The buck stops with Walker on every one of the issues above. Walker is part of the freeloader class of career Republicans who strongly believe they can cut spending and taxes for themselves because roads, clean water and schools were already in there for the plundering. I think the comment below summed it up quite nicely:   
Bill Davis, the head of the Wisconsin Sierra Club-John Muir Chapter, said "We put a lot of investment in the '70s, and '80s, early '90s into infrastructure and then, I think, kind of had this sigh of relief. It's like, 'Ah, we're done, we don't have to pay attention to it anymore.' And that's just not the way it works," Davis said. "All systems need to be maintained and they also need to be updated based on growth of population and land use."
And just like the transportation system that keeps getting more and more expensive to fix the longer we push replacement off, drinking water is on that same trajectory. That's right, life sustaining water: 
A 2017 infrastructure report card by the American Society of Civil Engineers suggests Wisconsin will have $1 billion in drinking water infrastructure needs and more than $6 billion in wastewater infrastructure needs in the next 20 years.
Instead of cutting taxes, shouldn't we be using it to maintain our water supply and wastewater? Yet reports like this mean nothing to Walker and the Republican legislature who are supposedly "balancing" business interests with environmental concerns. Thus we're seeing headlines like this:

Since October, Wisconsin has approved requests from businesses for a billion gallons per month in new groundwater withdrawals from locations where the state’s own experts warned that higher pumping levels could be expected to harm vulnerable lakes, streams and drinking water supplies.

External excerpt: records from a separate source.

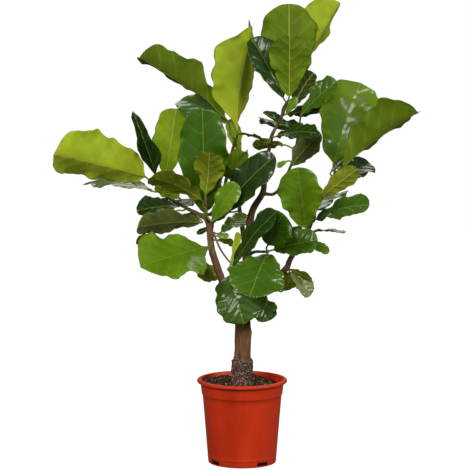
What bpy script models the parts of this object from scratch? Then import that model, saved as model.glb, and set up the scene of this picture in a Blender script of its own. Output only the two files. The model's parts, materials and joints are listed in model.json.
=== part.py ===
"""A fiddle leaf fig about 1.2 m tall in a plain terracotta-coloured nursery pot.

Metres, +Z up. The origin is the centre of the pot's underside, so the pot stands on z = 0, and -Y is
the front. The pot and the soil are turned shapes, each stem is a tapered tube along a smooth curve,
and each leaf is one closed loft from its round petiole to its flat blade. Every piece is its own
object. Stems are placed from the soil and from each other, and leaves from their stems.
"""

import math
from typing import NamedTuple

import bpy
import numpy as np

# Driving dimensions, in metres and degrees.

CLEARANCE = 0.0003  # between any two pieces that meet

POT_HEIGHT = 0.225
POT_BASE_RADIUS = 0.0905  # outside of the wall at the foot
POT_SHOULDER_RADIUS = 0.1052  # outside of the wall just under the band
POT_BAND_RADIUS = 0.1075  # outside of the band at its lower edge
POT_NECK_RADIUS = 0.111  # outside of the band at the lip
POT_RIM_RADIUS = 0.120  # outside of the rolled lip
POT_WALL = 0.0025
POT_FLOOR = 0.003
BAND_HEIGHT = 0.030
BAND_STEP = 0.002  # how far the band's lower edge slopes in height
LIP_HEIGHT = 0.010
SLOT_COUNT = 4
SLOT_WIDTH = 0.034
SLOT_TOP = 0.012  # the drain slots run from the floor up to here
SLOT_FIRST_ANGLE = -53.0  # of one slot's middle, from +X towards +Y
POT_SEGMENTS = 48
FOOT_BEVEL = 0.002  # of the pot's foot, outside
MOUTH_BEVEL = (0.002, 0.003)  # of the mouth's inner edge, inwards and downwards
LIP_ARC = (-60.0, -22.5, 15.0, 52.5, 90.0)  # angles of the rolled lip's corners

SOIL_BELOW_RIM = 0.022
SOIL_CROWN = 0.003  # how much lower the soil is at the wall
SOIL_FLAT_SHARE = 0.7  # of the bore's radius, inside which the soil is flat
PLANTING_DEPTH = 0.040  # how far the trunk's foot goes into the soil

PLANT_SCALE = 1.0  # scales the stems and the leaves, not the pot
STEM_SIDES = 10
RINGS_PER_POINT = 2

PETIOLE_RADIUS = 0.0022
LEAF_THICKNESS = 0.0012
LEAF_SIDES = 8
# Where a leaf's sections lie, as shares of the blade's length and of the petiole's.
BLADE_STATIONS = (0.05, 0.16, 0.30, 0.45, 0.60, 0.74, 0.86, 0.95)
PETIOLE_STATIONS = (0.0, 0.4, 0.8)
PETIOLE_LEAD = 0.4  # how straight a petiole leaves its stem, as a share of its length
BASE_THINNING = 8  # power by which the blade thins from the petiole's radius
MARGIN_RIPPLES = 2.5  # along a blade
WAIST_AT = 0.28  # share of the blade's length at which a fiddle-shaped leaf is drawn in
WAIST_SPREAD = 0.12


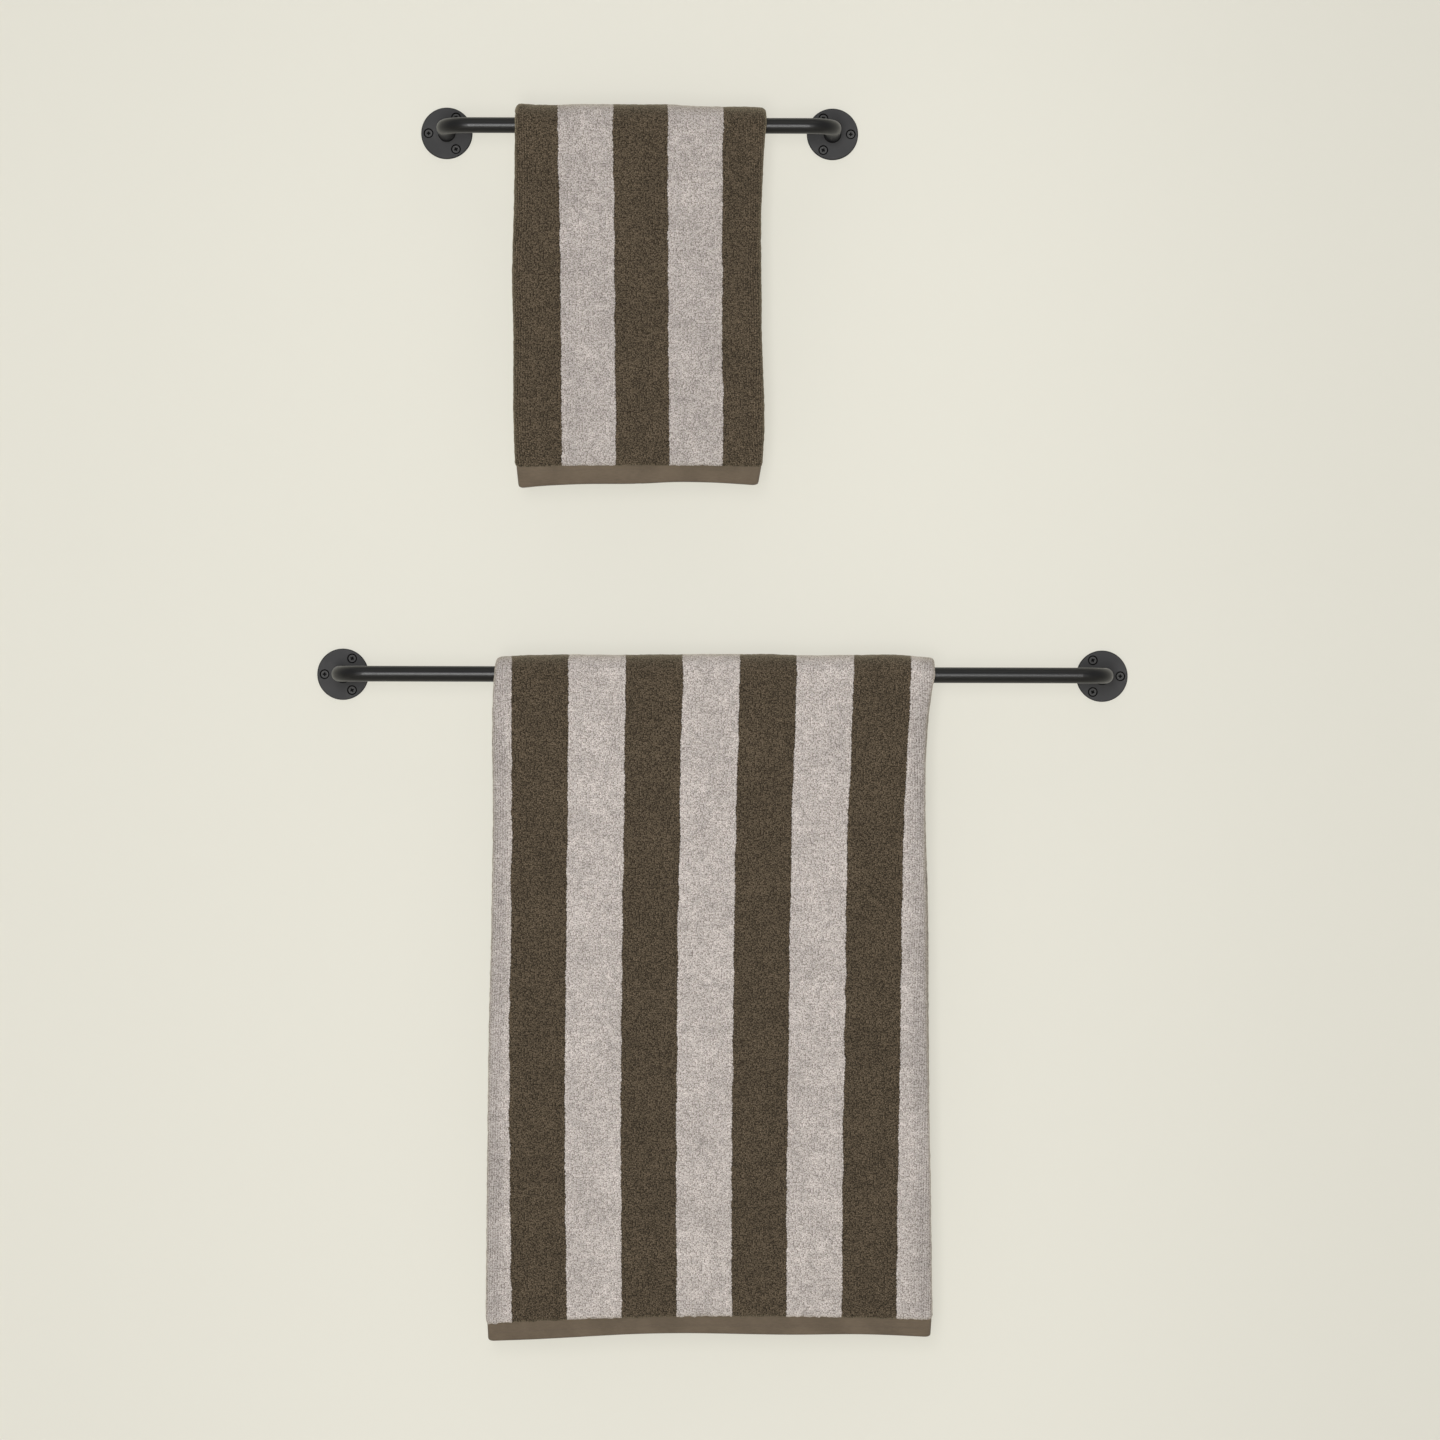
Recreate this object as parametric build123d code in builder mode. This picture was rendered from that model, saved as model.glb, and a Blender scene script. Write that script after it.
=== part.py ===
"""Bath towel set: a hand towel and a bath towel, each hung over its own black wall rail.

Millimetres. The wall is the plane Y = 0, and the set stands out from it towards -Y, with +X
to the right and +Z up. The origin is on the wall, midway between the bath rail's flanges.
Each towel is folded to half its width, with both side edges turned in to the middle, so it
is two layers of terry thick everywhere.
"""
from build123d import *
import os

os.makedirs("parts", exist_ok=True)

# Rails: distance between the flange centres, and where the hand rail's middle is
BATH_RAIL_SPAN = 622.0
HAND_RAIL_SPAN = 316.0
HAND_RAIL_X = -69.0
HAND_RAIL_Z = 443.5

# Rail tube
TUBE_DIAMETER = 12.7
TUBE_WALL = 1.2
BAR_STANDOFF = 65.0
BEND_RADIUS = 20.0

# Wall flanges, with a socket that the tube is welded into
FLANGE_DIAMETER = 42.0
FLANGE_THICKNESS = 3.0
FLANGE_CHAMFER = 0.5
SOCKET_DEPTH = 1.8
SOCKET_SLIP = 0.05
WELD_LEG = 0.8
WELD_LIP = 0.1

# Countersunk screws, three to a flange on one circle, the first one outermost
SCREW_CIRCLE = 30.0
SCREWS_PER_FLANGE = 3
SCREW_HOLE_DIAMETER = 4.4
COUNTERSINK_DIAMETER = 8.0
COUNTERSINK_ANGLE = 90
SCREW_LENGTH = 30.0
HEAD_DIAMETER = 6.0
HEAD_RIM = 0.15
HEAD_SINK = 0.8
NECK_DIAMETER = 3.9
SHANK_DIAMETER = 3.5
SHANK_LENGTH = 9.0
THREAD_CORE_DIAMETER = 2.4
THREAD_PITCH = 1.5
THREAD_CREST = 0.2
THREAD_RIDGES = 9
RECESS_SPAN = 3.2
RECESS_SLOT = 1.3
RECESS_DEPTH = 1.6
RECESS_TAPER = 8

# Towels: folded width, then how far the front and the back hang below the bar's axis
HAND_TOWEL_WIDTH = 201.0
HAND_TOWEL_FRONT = 291.0
HAND_TOWEL_BACK = 279.0
HAND_TOWEL_SHIFT = 0.0
BATH_TOWEL_WIDTH = 356.0
BATH_TOWEL_FRONT = 536.0
BATH_TOWEL_BACK = 518.0
BATH_TOWEL_SHIFT = -8.0
HEM_HEIGHT = 15.0
HEM_INSET = 2.0

# Cloth: one layer's thickness, the layers in the fold, the roundness of a folded side,
# and the clearance over the bar
TERRY_LAYER = 4.85
HEM_LAYER = 3.0
FOLD_LAYERS = 2
SIDE_ROUNDING = 0.45
BAR_CLEARANCE = 0.3

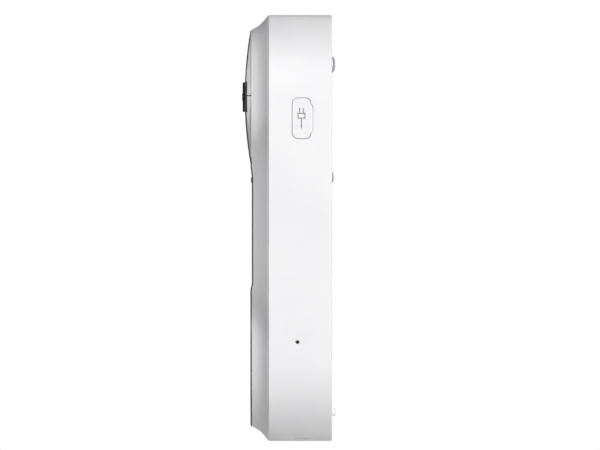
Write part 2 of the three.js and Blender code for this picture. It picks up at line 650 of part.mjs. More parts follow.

The increase was added by revising dozens of permits for high-capacity wells after regulations were relaxed in June at the urging of business groups and Republicans who control state government.

Meanwhile, the state Assembly is poised for a final vote on removing yet another layer of groundwater protection next month by ending the limited environmental reviews still allowed for certain existing wells.
This is the complete collapse of water protections at every level in Wisconsin. Goodbye to fresh clean drinking water. You can thank a political scheme that got a "legal opinion" from Walker lapdog, AG Brad Schimel. It's not a law and even contradicts a State Supreme Court decision:
Three-quarters of the wells are owned by farms in the Central Sands region where heavy pumping has been closely linked to dwindling — and in some cases dried up — surface water.

The DNR had been imposing pumping limits based on its reading of state law and court rulings that included a 2011 case in which the state Supreme Court said the agency must consider the cumulative impact of high-capacity wells on water, which the state is constitutionally bound to protect for the benefit of the public.

Industry groups chafed at pumping limits, and said the DNR was overstepping its authority. In 2016, a committee of GOP legislators led by Assembly Speaker Robin Vos, R-Rochester, asked Republican Attorney General Brad Schimel to issue a formal opinion on well regulation. Schimel said the DNR had overstepped the authority, and the agency stopped making well permitting decisions based on environmental impact of all wells in an area.

Now permits are decided based on the affect of wells on the well owner’s property, without regard to how much is being withdrawn by surrounding wells.